A new wave of Turkish tanks rolled into northern Syria on Thursday as the military extended its fight to drive Islamic State away from the border and deter advances by American-backed Kurdish forces.

 

Turkey

 

Fears of an immediate clash between Turkish-backed Syrian fighters and the Kurds appeared to subside as the Kurdish forces pulled out of Manbij, a strategic Syrian town on the western side of the Euphrates River, according to U.S. and Kurdish officials.

 

The withdrawal could help defuse regional tensions as Turkey moves into the second day of military operations inside Syria, an offensive complicated by competing interests among the allies and the rival groups of fighters they support.

 

The U.S. has been putting pressure on the Kurds to pull back from territory that they have taken from Islamic State, as they have previously promised to do.
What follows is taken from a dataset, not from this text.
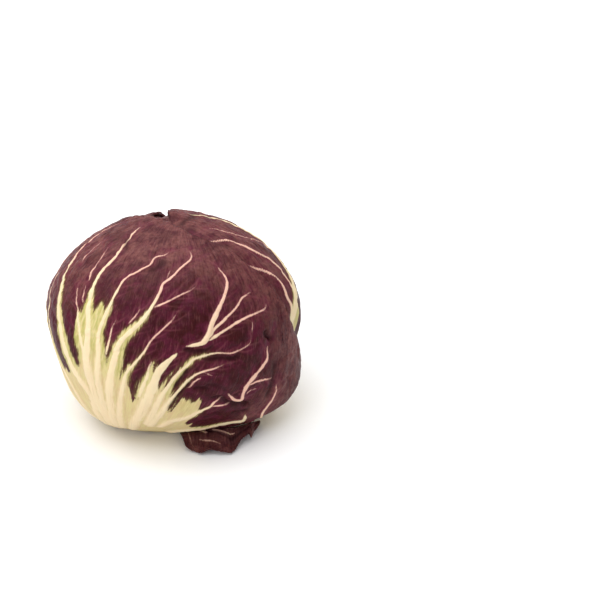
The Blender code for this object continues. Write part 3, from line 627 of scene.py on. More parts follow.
def lumps(points, spacing, seed):
    """Soft seeded lumps between -1 and 1 over points in millimetres, `spacing` apart."""
    values = np.random.default_rng(seed).uniform(-1.0, 1.0, (LUMP_GRID, LUMP_GRID, LUMP_GRID))
    steps = points / spacing + 8.0 * LUMP_GRID
    low = np.floor(steps).astype(int)
    share = smoothstep(steps - low)
    total = np.zeros(points.shape[:-1])
    for corner in np.ndindex(2, 2, 2):
        index = (low + np.array(corner)) % LUMP_GRID
        weight = np.prod(np.where(np.array(corner) == 1, share, 1.0 - share), axis=-1)
        total += weight * values[index[..., 0], index[..., 1], index[..., 2]]
    return total


def turn(vectors, turns):
    """Vectors turned about each turn's direction by its length in radians."""
    angle = np.linalg.norm(turns, axis=-1, keepdims=True)
    axis = turns / np.maximum(angle, 1e-12)
    along = (axis * vectors).sum(axis=-1, keepdims=True)
    sideways = np.cross(axis, vectors)
    return vectors * np.cos(angle) + sideways * np.sin(angle) + axis * along * (1.0 - np.cos(angle))


def turn_between(start, end):
    """The turn that takes one direction to another."""
    start = unit(start)
    end = unit(end)
    axis = np.cross(start, end)
    angle = math.atan2(np.linalg.norm(axis), float(start @ end))
    return unit(axis) * angle


def bend(polar, crown):
    """How the line from stem to crown leans at a polar angle: straight near the stem."""
    rise = (1.0 - np.cos(np.radians(polar))) / 2.0
    straight = (1.0 - math.cos(math.radians(STRAIGHT_POLAR))) / 2.0
    share = np.clip((rise - straight) / (1.0 - straight), 0.0, 1.0)[..., None]
    at_stem = turn_between((0.0, 0.0, -1.0), STEM_AXIS)
    at_crown = turn_between((0.0, 0.0, 1.0), crown)
    return at_stem * (1.0 - share) + at_crown * share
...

In a call on Thursday with his Turkish counterpart, Secretary of State John Kerry said the YPG was moving back to its strongholds on the eastern side of the Euphrates.

 

Turkish soldiers and U.S. warplanes kicked off the new offensive on Wednesday, joining forces with the Syrian rebels to quickly push Islamic State out of Jarablus, the Syrian border town the extremist group long used as a vital supply route.

 

Fighting was continuing between the Turkish-backed forces and militants in villages around Jarablus on Thursday.

 

After the swift victory in Jarablus, Turkey said it would remain in Syria until the Kurdish forces in Manbij, 25 miles to the south, followed through on the pledge to pull back.

 

But it has also said it would stay until it is certain that Islamic State poses no imminent threat to Turkey, which gives the military open-ended support to remain in northern Syria.

 

The YPG secured Manbij in fighting earlier this month, and began pushing further north toward the Turkish border, a move that alarmed American and Turkish officials.

 

During a one-day visit to Ankara on Wednesday, Vice President Joe Biden delivered an unusual public warning that the Kurdish fighters would lose U.S. support if they didn’t pull back.

 

In a statement on Thursday, the YPG said its fighters “successfully completed their mission to liberate Manbij and have returned to their bases.”

 

The operation creates an opening for Turkey to fulfill a long-held desire to carve out a buffer zone in northwest Syria that could become a sanctuary for Syrians fleeing the fighting—and a staging ground for its rebel allies.

 

It would also allow Turkey to retain a geographic wedge between two Kurdish-controlled regions of northern Syria that the YPG would like to connect. That would create a unified Kurdish area on Turkey’s border that Ankara sees as an unacceptable security threat.

 

Security for the town of Manbij, Kurdish and U.S. officials said, remained in the hands of a group of U.S.-backed Syrian militants who are working in a coalition with the Kurds, aided directly by U.S. military advisers.

 

Turkish and U.S. officials, along with Syrians familiar with the developing plans, said the Turkish-backed Syrian rebel fighters in Jarablus could soon turn their sights on Manbij.

 

“The battle will not stop here, it’s not about Jarablus or the west bank of Euphrates,” said one Syrian activist with links to the militias that took the town. “Today, the first two objectives are done: getting the YPG to the eastern side of the river and securing a stronghold by liberating Jarablus.”

 

The activist said more fighters are prepared to join the fight.

 

“There are other brigades inside Syria waiting to join the second phase of the operation,” he said.

 

“There will also be a third phase,” the Syrian activist said, which could mean a move on Manbij.